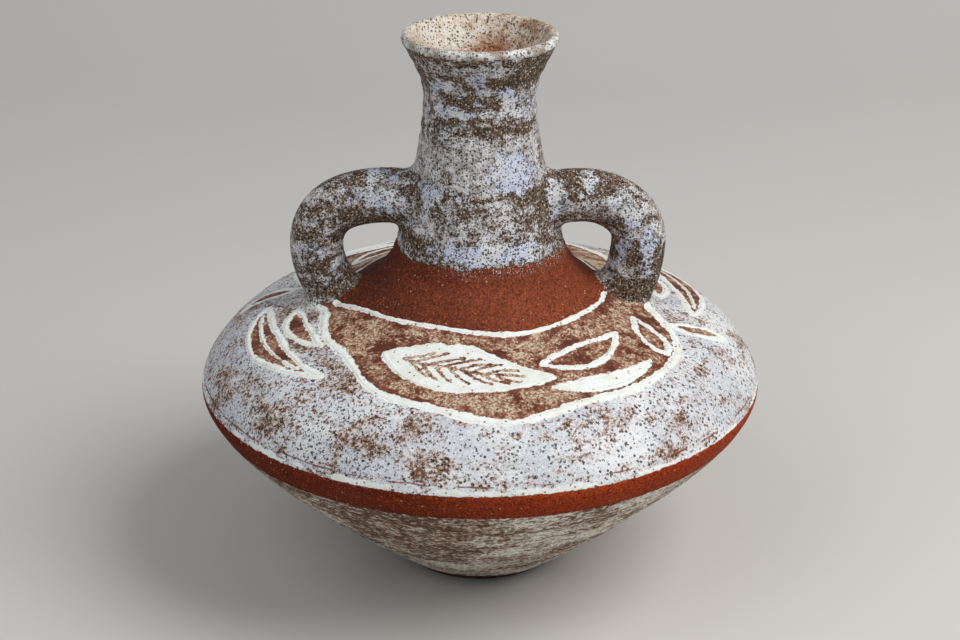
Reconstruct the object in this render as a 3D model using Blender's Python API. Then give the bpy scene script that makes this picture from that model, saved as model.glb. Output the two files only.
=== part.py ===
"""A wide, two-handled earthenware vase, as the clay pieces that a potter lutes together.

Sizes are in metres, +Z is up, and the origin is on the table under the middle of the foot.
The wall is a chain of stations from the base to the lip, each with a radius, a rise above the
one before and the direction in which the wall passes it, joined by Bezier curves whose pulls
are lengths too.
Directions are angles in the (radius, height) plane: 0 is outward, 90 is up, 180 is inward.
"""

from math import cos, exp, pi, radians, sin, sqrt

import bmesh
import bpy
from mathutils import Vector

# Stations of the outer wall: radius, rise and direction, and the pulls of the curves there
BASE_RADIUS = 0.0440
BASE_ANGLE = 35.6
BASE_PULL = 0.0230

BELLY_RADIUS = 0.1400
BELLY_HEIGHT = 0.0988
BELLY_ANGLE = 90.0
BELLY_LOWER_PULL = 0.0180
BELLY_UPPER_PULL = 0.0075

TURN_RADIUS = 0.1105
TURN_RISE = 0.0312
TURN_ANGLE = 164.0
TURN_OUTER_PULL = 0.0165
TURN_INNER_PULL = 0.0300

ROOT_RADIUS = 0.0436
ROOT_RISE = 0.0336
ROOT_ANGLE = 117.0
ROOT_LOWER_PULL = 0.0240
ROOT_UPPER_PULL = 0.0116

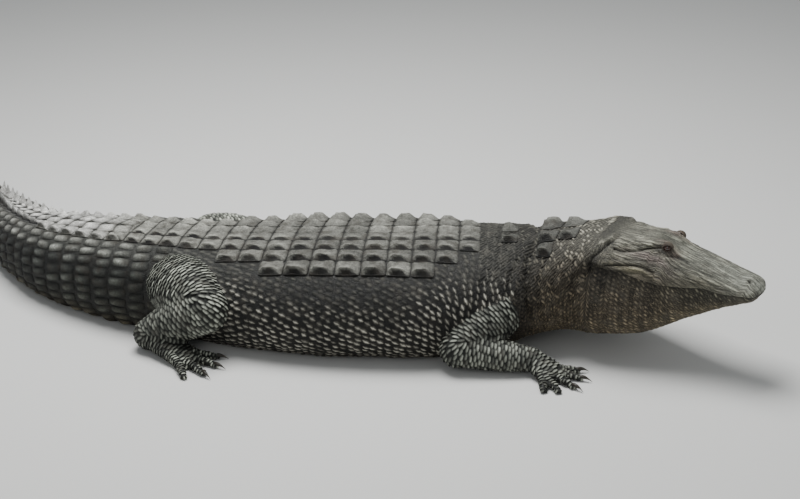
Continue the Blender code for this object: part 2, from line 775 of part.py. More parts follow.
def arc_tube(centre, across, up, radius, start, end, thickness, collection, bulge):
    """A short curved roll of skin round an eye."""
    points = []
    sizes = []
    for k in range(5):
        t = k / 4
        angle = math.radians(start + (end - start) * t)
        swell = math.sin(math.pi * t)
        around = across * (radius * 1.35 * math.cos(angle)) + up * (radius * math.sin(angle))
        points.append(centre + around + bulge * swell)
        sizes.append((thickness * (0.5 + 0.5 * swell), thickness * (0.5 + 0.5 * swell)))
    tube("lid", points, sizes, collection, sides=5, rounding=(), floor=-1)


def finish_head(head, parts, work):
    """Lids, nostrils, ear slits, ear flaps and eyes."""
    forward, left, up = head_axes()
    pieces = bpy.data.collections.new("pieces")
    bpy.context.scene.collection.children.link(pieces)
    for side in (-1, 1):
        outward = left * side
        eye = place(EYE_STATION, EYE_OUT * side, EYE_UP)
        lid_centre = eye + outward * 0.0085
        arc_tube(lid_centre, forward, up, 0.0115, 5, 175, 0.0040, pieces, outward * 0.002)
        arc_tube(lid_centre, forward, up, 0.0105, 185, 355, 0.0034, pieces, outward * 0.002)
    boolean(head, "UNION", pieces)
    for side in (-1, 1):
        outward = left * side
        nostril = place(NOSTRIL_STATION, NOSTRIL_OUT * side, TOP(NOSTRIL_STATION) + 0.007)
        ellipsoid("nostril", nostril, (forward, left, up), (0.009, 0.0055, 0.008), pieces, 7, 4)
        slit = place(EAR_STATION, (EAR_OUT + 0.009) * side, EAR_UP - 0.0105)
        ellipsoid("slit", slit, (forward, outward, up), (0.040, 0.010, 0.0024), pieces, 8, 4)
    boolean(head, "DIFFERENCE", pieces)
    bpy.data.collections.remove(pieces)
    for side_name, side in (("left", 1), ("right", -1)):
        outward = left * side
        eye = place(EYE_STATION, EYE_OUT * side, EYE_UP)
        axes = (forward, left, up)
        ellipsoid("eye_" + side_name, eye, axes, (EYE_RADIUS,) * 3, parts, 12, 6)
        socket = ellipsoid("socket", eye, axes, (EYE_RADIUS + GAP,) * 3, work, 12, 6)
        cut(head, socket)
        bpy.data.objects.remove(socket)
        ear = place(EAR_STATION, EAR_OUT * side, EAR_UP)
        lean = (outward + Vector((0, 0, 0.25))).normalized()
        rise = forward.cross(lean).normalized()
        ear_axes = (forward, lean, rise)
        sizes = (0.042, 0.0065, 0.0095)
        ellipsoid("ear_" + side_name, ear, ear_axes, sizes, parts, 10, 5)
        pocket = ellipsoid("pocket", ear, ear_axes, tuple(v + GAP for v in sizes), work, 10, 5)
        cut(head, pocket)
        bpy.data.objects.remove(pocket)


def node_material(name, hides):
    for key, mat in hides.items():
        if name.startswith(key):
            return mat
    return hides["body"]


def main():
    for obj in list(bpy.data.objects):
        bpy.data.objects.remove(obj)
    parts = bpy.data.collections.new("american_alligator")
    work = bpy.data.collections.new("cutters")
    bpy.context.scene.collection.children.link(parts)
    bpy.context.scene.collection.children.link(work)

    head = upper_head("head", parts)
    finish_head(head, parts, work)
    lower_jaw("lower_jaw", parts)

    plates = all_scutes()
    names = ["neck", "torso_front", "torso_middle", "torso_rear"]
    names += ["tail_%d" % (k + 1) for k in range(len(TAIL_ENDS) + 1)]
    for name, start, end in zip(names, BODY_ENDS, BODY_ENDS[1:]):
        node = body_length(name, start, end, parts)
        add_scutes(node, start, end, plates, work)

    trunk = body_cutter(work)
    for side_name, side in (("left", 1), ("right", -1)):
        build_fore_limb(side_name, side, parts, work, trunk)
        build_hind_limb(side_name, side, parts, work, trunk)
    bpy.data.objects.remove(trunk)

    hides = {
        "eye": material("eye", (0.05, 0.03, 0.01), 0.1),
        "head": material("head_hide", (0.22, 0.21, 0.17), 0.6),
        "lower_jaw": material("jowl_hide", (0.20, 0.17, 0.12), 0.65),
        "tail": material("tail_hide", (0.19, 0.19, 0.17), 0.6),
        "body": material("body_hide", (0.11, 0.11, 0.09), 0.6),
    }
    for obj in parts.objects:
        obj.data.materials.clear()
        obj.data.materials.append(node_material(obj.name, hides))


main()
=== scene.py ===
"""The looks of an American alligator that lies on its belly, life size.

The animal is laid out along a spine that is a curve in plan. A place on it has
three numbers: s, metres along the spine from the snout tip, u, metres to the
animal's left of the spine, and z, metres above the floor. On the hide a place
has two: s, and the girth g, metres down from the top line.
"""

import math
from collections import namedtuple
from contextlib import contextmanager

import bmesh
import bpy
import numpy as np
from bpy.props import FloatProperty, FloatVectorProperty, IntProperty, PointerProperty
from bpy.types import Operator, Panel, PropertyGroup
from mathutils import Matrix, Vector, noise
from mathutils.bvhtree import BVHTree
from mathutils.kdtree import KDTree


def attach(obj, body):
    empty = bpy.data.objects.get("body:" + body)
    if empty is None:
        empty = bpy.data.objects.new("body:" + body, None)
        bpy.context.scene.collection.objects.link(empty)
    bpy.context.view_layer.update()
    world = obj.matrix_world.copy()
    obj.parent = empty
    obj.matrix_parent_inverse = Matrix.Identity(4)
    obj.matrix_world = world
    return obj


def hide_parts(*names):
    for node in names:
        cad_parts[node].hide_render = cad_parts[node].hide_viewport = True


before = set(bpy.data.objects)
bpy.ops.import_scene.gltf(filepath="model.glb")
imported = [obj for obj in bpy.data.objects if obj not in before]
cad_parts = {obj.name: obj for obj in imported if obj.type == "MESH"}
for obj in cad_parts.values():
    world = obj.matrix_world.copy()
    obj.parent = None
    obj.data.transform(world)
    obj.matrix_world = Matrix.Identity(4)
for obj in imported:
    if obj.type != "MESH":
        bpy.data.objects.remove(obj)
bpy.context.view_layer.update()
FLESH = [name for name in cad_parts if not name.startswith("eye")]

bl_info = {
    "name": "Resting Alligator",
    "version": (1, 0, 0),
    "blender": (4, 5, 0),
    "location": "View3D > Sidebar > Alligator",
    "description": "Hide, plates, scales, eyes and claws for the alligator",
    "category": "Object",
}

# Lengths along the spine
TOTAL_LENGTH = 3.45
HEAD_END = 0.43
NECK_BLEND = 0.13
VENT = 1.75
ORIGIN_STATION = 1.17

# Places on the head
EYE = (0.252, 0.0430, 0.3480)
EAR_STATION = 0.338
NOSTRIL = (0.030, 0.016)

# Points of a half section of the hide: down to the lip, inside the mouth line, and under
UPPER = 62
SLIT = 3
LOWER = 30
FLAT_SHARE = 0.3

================

Copy each line from the records above that includes the string "imported".

> IN RESPONSE:
imported = [obj for obj in bpy.data.objects if obj not in before]
cad_parts = {obj.name: obj for obj in imported if obj.type == "MESH"}
for obj in imported:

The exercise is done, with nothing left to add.